◆ OBJECTIVE ◆
Quote the listing below word for word, stopping after the line that contains "from math import hypot, radians, tan".

══ DATA SHOWN ══

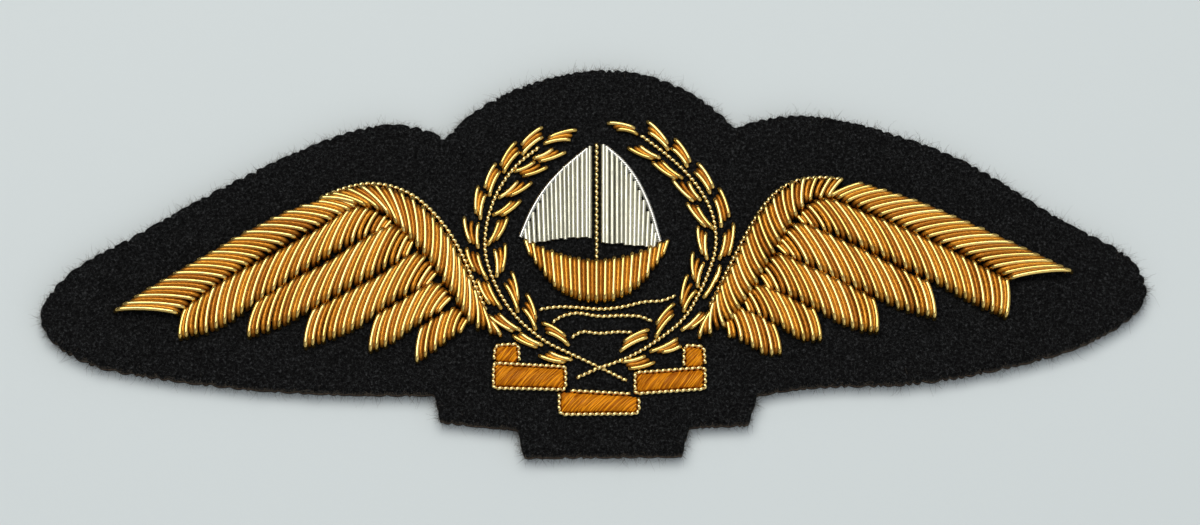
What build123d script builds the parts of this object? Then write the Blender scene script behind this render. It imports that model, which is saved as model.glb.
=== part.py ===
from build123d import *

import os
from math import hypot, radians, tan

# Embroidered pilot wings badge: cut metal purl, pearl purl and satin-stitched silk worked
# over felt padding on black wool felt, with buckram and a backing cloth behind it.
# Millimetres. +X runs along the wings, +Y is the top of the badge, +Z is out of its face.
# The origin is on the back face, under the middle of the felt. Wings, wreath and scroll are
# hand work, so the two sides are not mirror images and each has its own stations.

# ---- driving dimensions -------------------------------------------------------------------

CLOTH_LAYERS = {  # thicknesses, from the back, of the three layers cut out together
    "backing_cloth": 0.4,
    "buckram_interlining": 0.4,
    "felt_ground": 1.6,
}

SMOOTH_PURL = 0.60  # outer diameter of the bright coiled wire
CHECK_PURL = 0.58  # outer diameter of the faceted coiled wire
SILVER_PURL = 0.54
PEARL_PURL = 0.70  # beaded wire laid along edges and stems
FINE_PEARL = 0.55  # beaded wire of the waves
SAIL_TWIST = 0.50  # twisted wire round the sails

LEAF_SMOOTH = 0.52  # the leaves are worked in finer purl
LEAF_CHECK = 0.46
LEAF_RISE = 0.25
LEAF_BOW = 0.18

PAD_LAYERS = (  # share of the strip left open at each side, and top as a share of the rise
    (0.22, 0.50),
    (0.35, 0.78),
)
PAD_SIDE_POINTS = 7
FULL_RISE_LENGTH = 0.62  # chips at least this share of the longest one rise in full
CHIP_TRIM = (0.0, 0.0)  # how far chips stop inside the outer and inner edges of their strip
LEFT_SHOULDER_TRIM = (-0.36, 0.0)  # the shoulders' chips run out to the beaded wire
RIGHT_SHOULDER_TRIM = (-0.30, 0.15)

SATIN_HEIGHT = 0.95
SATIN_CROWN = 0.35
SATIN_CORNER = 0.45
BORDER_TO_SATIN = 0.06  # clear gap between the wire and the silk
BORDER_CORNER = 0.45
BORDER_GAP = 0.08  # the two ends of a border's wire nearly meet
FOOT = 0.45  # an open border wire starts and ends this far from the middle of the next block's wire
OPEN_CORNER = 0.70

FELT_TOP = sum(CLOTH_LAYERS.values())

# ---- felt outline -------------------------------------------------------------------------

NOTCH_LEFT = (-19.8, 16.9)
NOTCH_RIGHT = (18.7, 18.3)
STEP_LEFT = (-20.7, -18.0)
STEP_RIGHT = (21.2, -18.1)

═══

◆ EXPECTED ANSWER ◆
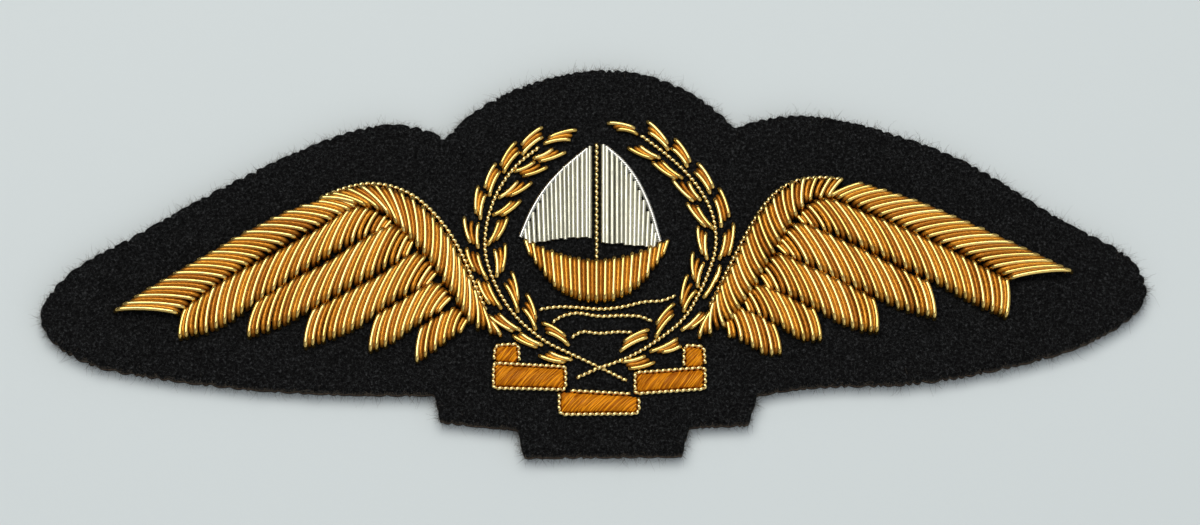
What build123d script builds the parts of this object? Then write the Blender scene script behind this render. It imports that model, which is saved as model.glb.
=== part.py ===
from build123d import *

import os
from math import hypot, radians, tan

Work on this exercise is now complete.